I know rationally that keeping cars for 10+ years is the best option, but truthfully, I get bored with cars. If you are fine with the same vehicle for a decade, that is fantastic. You are undoubtedly being very smart to keep one vehicle for 10 years. But I’d rather get a different vehicle every couple of years, a habit which could get very, very expensive. Luckily for me, I don’t really care if a car is new or used, just that it is new to me.

When I sold the 4Runner, everything still worked and I could have kept on driving it. But I just wanted something different. I purchased a 2006 Mercedes E350 sedan with 123,000 miles for $5,300. Now I am not only flouting the conventional wisdom of avoiding older, high mileage cars, I am doubling down by going from a dependable Toyota with cheap parts, to a luxury car with very expensive German parts.

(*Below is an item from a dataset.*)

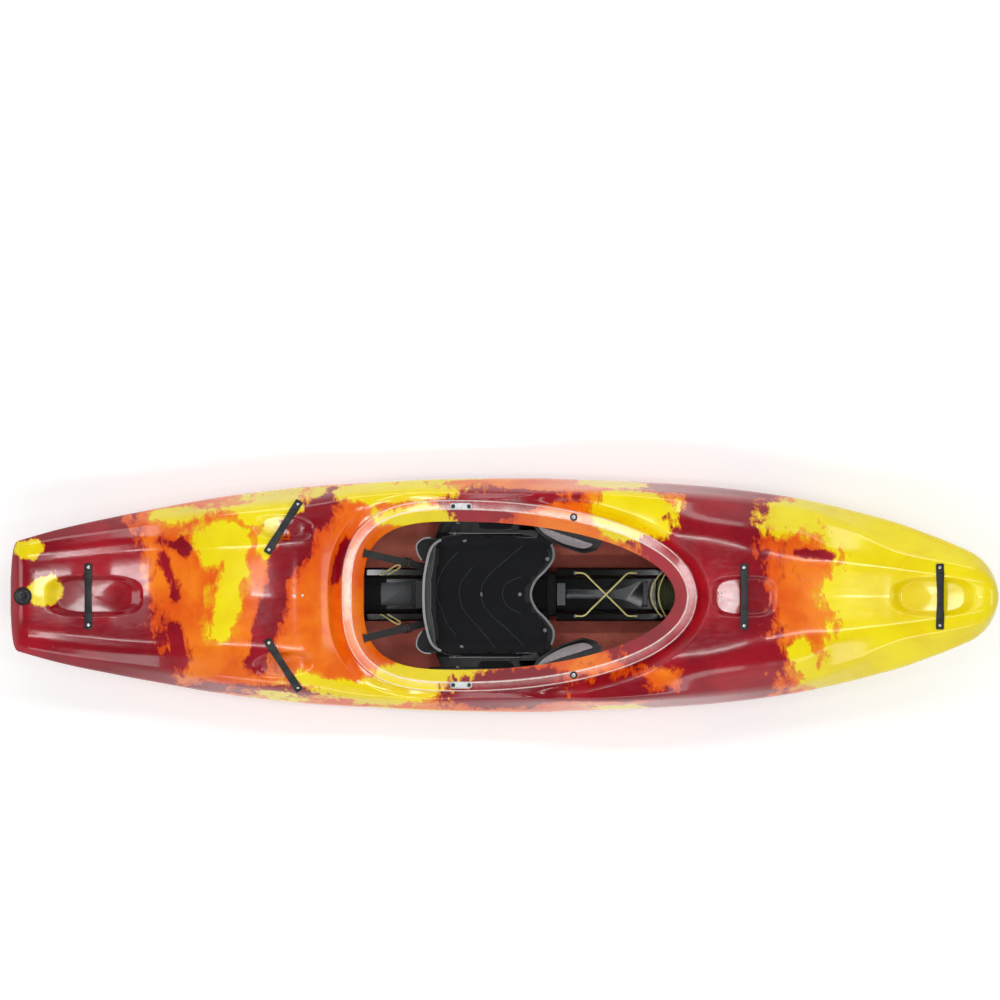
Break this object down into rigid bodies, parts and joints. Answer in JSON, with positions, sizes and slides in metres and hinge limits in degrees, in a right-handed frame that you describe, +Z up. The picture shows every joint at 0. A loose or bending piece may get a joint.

I’ve had the Merc for a few months and have already put on 5,000 miles, with zero issues. The engine seems quite strong and everything on the car feels very well made. Fingers crossed that it holds up! We’ve had a number of BMWs in the past and I always wanted a Mercedes. I’ve gotten a number of compliments on it, but I think people would be very surprised if they knew how little I paid for it! I expect that, unlike the Toyota, I will not do all the work myself and that my maintenance costs will be higher. I will continue to keep a spreadsheet and report back to you, my readers, and let you know how it turns out – good, bad, or ugly!